The Man Formerly Known as Max Payne

Another post from Kotaku. This one was kickstarted by the appearance of two new screenshots from Max Payne 3, which brought up old feelings I'd forgotten I had.

Until proven otherwise, I maintain, with every breath in my body, that this is not a Max Payne game, in much the same way that Conviction could be thought of as not being a Splinter Cell game (that's a rant for another day though).

Oh sure, it may bear the name of Max Payne, but if the gameplay is completely different (one of the developers mentioned a cover system), the plot is completely different (it's taking place in São Paulo, as opposed to New York), the lead character is completely different (Max is now fat, bald and bearded, and not voiced by James McCaffrey) and the developers are completely different (Rockstar Vienna/Vancouver as opposed to Remedy Entertainment), then it's a completely different game.

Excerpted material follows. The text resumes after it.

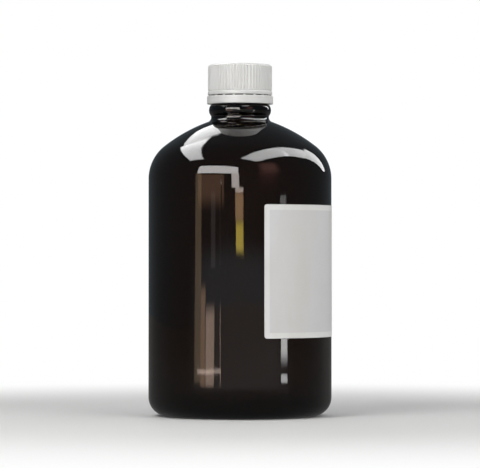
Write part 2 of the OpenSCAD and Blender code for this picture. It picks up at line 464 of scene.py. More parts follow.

Call it a Max Payne game if you want, but that's nothing more than a lie. This is not a sequel, it's an original game in an established franchise. It's the Halloween 3 of gaming, and until Rockstar realize that Halloween 3 failed for a reason, the game is most likely doomed.

I brought up Splinter Cell Conviction earlier, and I'll bring it up again. Conviction is a Splinter Cell game in name only. The gameplay, possibly the most important thing in a game, is so radically different from the rest of the Splinter Cell series that it hardly bears any resemblance to it at all. The originals were slow paced, stealthy games. Conviction is most definitely not. I'm not saying Conviction is a bad game, but it just doesn't feel like a Splinter Cell game.

That last sentence is also my defense at other franchises where 'everything is different'. Bioshock 2, for example, had different developers and a different lead character, but because it took place in the same city (albeit areas we hadn't seen before), had some of the same characters (Little Sisters, Tenenbaum, Andrew Ryan and Fontaine, even if the last two were just through audio logs) and recreated the feel of the original game so well, it didn't matter if things were a little different. It felt like a worthy sequel.

Fallout 3 and New Vegas are another set of sequels you could say goes counter to my argument, but again, for everything that's different, there's a counterargument that says otherwise. The Fallout series has gone through several different styles (pre Fallout 3, there were the original 2 games, plus Tactics and Brotherhood of Steel), so why should a change to an FPS be any different? And despite them being a lot like Oblivion, there's enough changes and hangovers from the earlier games to make the two games feel like Fallout. The settings were well realized, the stories was appropriate and at times felt like a callback to the first games, the characters were well characterized and compelling... They really did feel like Fallout games.

The fact that something is by a different developer doesn't automatically make a new game in a franchise a bad thing, but when they change every little thing about a game, then you have cause for concern. And that's my problem with Max Payne 3. They've changed everything. That's why I don't think of it as a true Max Payne sequel, and why many others feel the same.

Maybe if Rockstar realize this and make Max look like... well, MAX, we might be more forgiving. As it stands, he just looks like someone from Kane and Lynch, which I think says it all!